== PROMPT ==
Reproduce the listing below in its entirety. Change nothing.

== GIVEN DATA ==
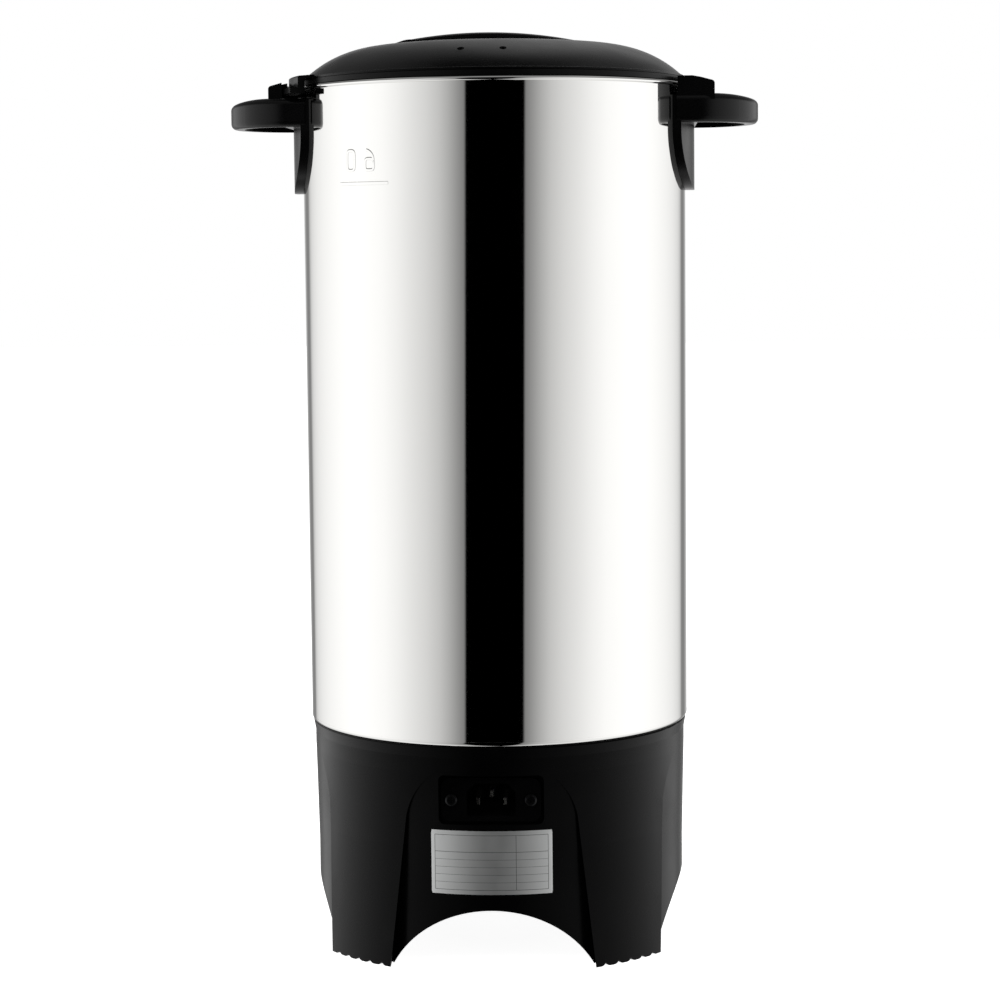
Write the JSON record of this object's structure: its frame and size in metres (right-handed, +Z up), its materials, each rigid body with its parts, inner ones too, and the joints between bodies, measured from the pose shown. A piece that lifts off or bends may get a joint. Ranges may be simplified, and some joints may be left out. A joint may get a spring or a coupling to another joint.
{
  "type": "coffee urn",
  "caption": "Tall cylindrical stainless coffee urn with percolator, twist-lock domed lid, two side handles, legged black base, front tap and sight gauge, rear power inlet.",
  "frame": {"origin": "on the vessel's axis, in the plane of the soles that the urn stands on", "axes": "+Z up; -Y towards the back, where the power inlet is; +Y towards the front, where the tap is; the handles lie on the X axis"},
  "size_m": [0.276, 0.2606, 0.4738],
  "materials": {
    "stainless": "mirror-polished stainless steel",
    "stainless_small": "polished stainless steel",
    "housing_plastic": "satin black moulding",
    "handle_plastic": "satin black moulding",
    "lid_plastic": "satin black moulding",
    "gloss_black": "gloss",
    "nylon": "natural nylon",
    "silicone": "soft matt",
    "zinc": "zinc plated",
    "nickel": "nickel plated",
    "fuse_brass": "tinned",
    "cast_aluminium": "as cast",
    "aluminium_sheet": "satin",
    "element_steel": "heat-darkened",
    "lamp_lens": "translucent gloss",
    "wire_sheath": "woven sleeve",
    "clear_tube": "clear"
  },
  "bodies": {
    "urn": {"vessel": "stainless", "base_housing": "housing_plastic", "bottom_cover": "housing_plastic", "cover_screws": "zinc", "tie_stud": "zinc", "tie_nut": "zinc", "brew_heater": "cast_aluminium", "heat_plate": "aluminium_sheet", "warm_element": "element_steel", "thermostat": "zinc", "thermal_fuse": "fuse_brass", "inlet_socket": "gloss_black", "inlet_blades": "nickel", "inlet_screws": "zinc", "switch_body": "gloss_black", "indicator_lamp": "lamp_lens", "wiring": "wire_sheath", "handle_right": "handle_plastic", "handle_left": "handle_plastic", "handle_screws": "stainless_small", "handle_washers": "silicone", "tap_body": "gloss_black", "tap_gaskets": "silicone", "tap_nut": "nylon", "tap_bonnet": "gloss_black", "lever_pin": "stainless_small", "gauge_tube": "clear_tube", "gauge_seal": "silicone", "gauge_nut": "gloss_black", "gauge_guard": "stainless_small", "gauge_cap": "gloss_black", "gauge_screw": "stainless_small"},
    "pump": {"pump_tube": "aluminium_sheet", "pump_foot": "aluminium_sheet"},
    "valve": {"valve_washer": "stainless_small"},
    "basket": {"basket": "aluminium_sheet"},
    "basket_cover": {"basket_cover": "aluminium_sheet"},
    "lid_seal": {"lid_seal": "silicone"},
    "lid": {"lid": "lid_plastic", "lid_grip": "lid_plastic", "grip_screws": "stainless_small"},
    "switch": {"switch_rocker": "gloss_black"},
    "lever": {"tap_lever": "gloss_black"},
    "stem": {"tap_stem": "nylon", "seat_cup": "silicone", "tap_spring": "stainless_small"}
  },
  "joints": [
    {"name": "pump_lift", "type": "slide", "parent": "urn", "child": "pump", "axis": [0, 0, 1], "range_m": [0, 0.36]},
    {"name": "basket_lift", "type": "slide", "parent": "pump", "child": "basket", "axis": [0, 0, 1], "range_m": [0, 0.12]},
    {"name": "basket_cover_lift", "type": "slide", "parent": "basket", "child": "basket_cover", "axis": [0, 0, 1], "range_m": [0, 0.05]},
    {"name": "lid_lift", "type": "slide", "parent": "basket_cover", "child": "lid_seal", "axis": [0, 0, 1], "range_m": [0, 0.15]},
    {"name": "lid_turn", "type": "hinge", "parent": "lid_seal", "child": "lid", "pos_m": [0, 0, 0.449], "axis": [0, 0, -1], "range_deg": [0, 18]},
    {"name": "valve_rise", "type": "slide", "parent": "pump", "child": "valve", "axis": [0, 0, 1], "range_m": [0, 0.0025]},
    {"name": "switch_press", "type": "hinge", "parent": "urn", "child": "switch", "pos_m": [-0.011, 0.0914, 0.08], "axis": [1, 0, 0], "range_deg": [0, 16]},
    {"name": "tap_pull", "type": "hinge", "parent": "urn", "child": "lever", "pos_m": [0, 0.153, 0.169], "axis": [-1, 0, 0], "range_deg": [0, 32]},
    {"name": "stem_lift", "type": "slide", "parent": "urn", "child": "stem", "axis": [0, 0, 1], "range_m": [0, 0.0051], "stiffness_N_per_m": 600, "springref_m": -0.012, "deforming": ["tap_spring"]}
  ],
  "couplings": [
    {"joint": "tap_pull", "follows": "stem_lift", "rad_per_m": 108.7}
  ]
}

== RESULT ==
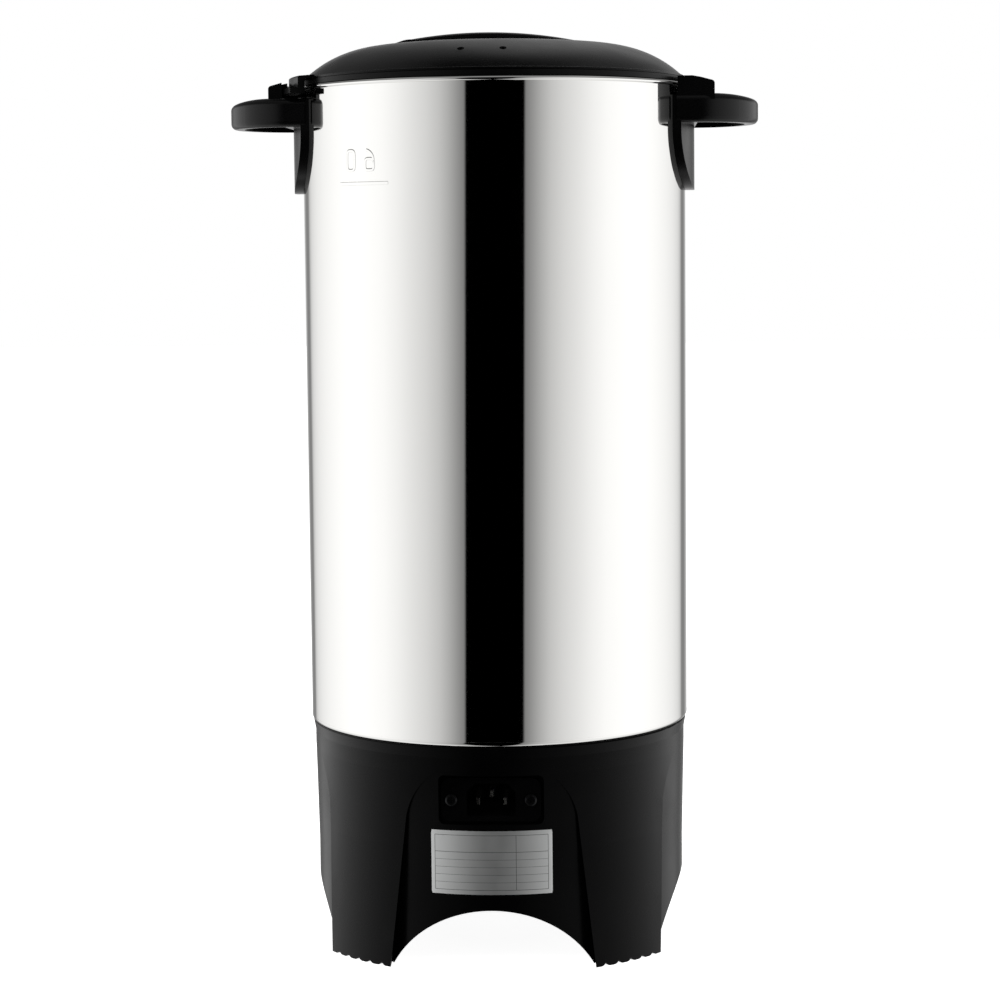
Write the JSON record of this object's structure: its frame and size in metres (right-handed, +Z up), its materials, each rigid body with its parts, inner ones too, and the joints between bodies, measured from the pose shown. A piece that lifts off or bends may get a joint. Ranges may be simplified, and some joints may be left out. A joint may get a spring or a coupling to another joint.
{
  "type": "coffee urn",
  "caption": "Tall cylindrical stainless coffee urn with percolator, twist-lock domed lid, two side handles, legged black base, front tap and sight gauge, rear power inlet.",
  "frame": {"origin": "on the vessel's axis, in the plane of the soles that the urn stands on", "axes": "+Z up; -Y towards the back, where the power inlet is; +Y towards the front, where the tap is; the handles lie on the X axis"},
  "size_m": [0.276, 0.2606, 0.4738],
  "materials": {
    "stainless": "mirror-polished stainless steel",
    "stainless_small": "polished stainless steel",
    "housing_plastic": "satin black moulding",
    "handle_plastic": "satin black moulding",
    "lid_plastic": "satin black moulding",
    "gloss_black": "gloss",
    "nylon": "natural nylon",
    "silicone": "soft matt",
    "zinc": "zinc plated",
    "nickel": "nickel plated",
    "fuse_brass": "tinned",
    "cast_aluminium": "as cast",
    "aluminium_sheet": "satin",
    "element_steel": "heat-darkened",
    "lamp_lens": "translucent gloss",
    "wire_sheath": "woven sleeve",
    "clear_tube": "clear"
  },
  "bodies": {
    "urn": {"vessel": "stainless", "base_housing": "housing_plastic", "bottom_cover": "housing_plastic", "cover_screws": "zinc", "tie_stud": "zinc", "tie_nut": "zinc", "brew_heater": "cast_aluminium", "heat_plate": "aluminium_sheet", "warm_element": "element_steel", "thermostat": "zinc", "thermal_fuse": "fuse_brass", "inlet_socket": "gloss_black", "inlet_blades": "nickel", "inlet_screws": "zinc", "switch_body": "gloss_black", "indicator_lamp": "lamp_lens", "wiring": "wire_sheath", "handle_right": "handle_plastic", "handle_left": "handle_plastic", "handle_screws": "stainless_small", "handle_washers": "silicone", "tap_body": "gloss_black", "tap_gaskets": "silicone", "tap_nut": "nylon", "tap_bonnet": "gloss_black", "lever_pin": "stainless_small", "gauge_tube": "clear_tube", "gauge_seal": "silicone", "gauge_nut": "gloss_black", "gauge_guard": "stainless_small", "gauge_cap": "gloss_black", "gauge_screw": "stainless_small"},
    "pump": {"pump_tube": "aluminium_sheet", "pump_foot": "aluminium_sheet"},
    "valve": {"valve_washer": "stainless_small"},
    "basket": {"basket": "aluminium_sheet"},
    "basket_cover": {"basket_cover": "aluminium_sheet"},
    "lid_seal": {"lid_seal": "silicone"},
    "lid": {"lid": "lid_plastic", "lid_grip": "lid_plastic", "grip_screws": "stainless_small"},
    "switch": {"switch_rocker": "gloss_black"},
    "lever": {"tap_lever": "gloss_black"},
    "stem": {"tap_stem": "nylon", "seat_cup": "silicone", "tap_spring": "stainless_small"}
  },
  "joints": [
    {"name": "pump_lift", "type": "slide", "parent": "urn", "child": "pump", "axis": [0, 0, 1], "range_m": [0, 0.36]},
    {"name": "basket_lift", "type": "slide", "parent": "pump", "child": "basket", "axis": [0, 0, 1], "range_m": [0, 0.12]},
    {"name": "basket_cover_lift", "type": "slide", "parent": "basket", "child": "basket_cover", "axis": [0, 0, 1], "range_m": [0, 0.05]},
    {"name": "lid_lift", "type": "slide", "parent": "basket_cover", "child": "lid_seal", "axis": [0, 0, 1], "range_m": [0, 0.15]},
    {"name": "lid_turn", "type": "hinge", "parent": "lid_seal", "child": "lid", "pos_m": [0, 0, 0.449], "axis": [0, 0, -1], "range_deg": [0, 18]},
    {"name": "valve_rise", "type": "slide", "parent": "pump", "child": "valve", "axis": [0, 0, 1], "range_m": [0, 0.0025]},
    {"name": "switch_press", "type": "hinge", "parent": "urn", "child": "switch", "pos_m": [-0.011, 0.0914, 0.08], "axis": [1, 0, 0], "range_deg": [0, 16]},
    {"name": "tap_pull", "type": "hinge", "parent": "urn", "child": "lever", "pos_m": [0, 0.153, 0.169], "axis": [-1, 0, 0], "range_deg": [0, 32]},
    {"name": "stem_lift", "type": "slide", "parent": "urn", "child": "stem", "axis": [0, 0, 1], "range_m": [0, 0.0051], "stiffness_N_per_m": 600, "springref_m": -0.012, "deforming": ["tap_spring"]}
  ],
  "couplings": [
    {"joint": "tap_pull", "follows": "stem_lift", "rad_per_m": 108.7}
  ]
}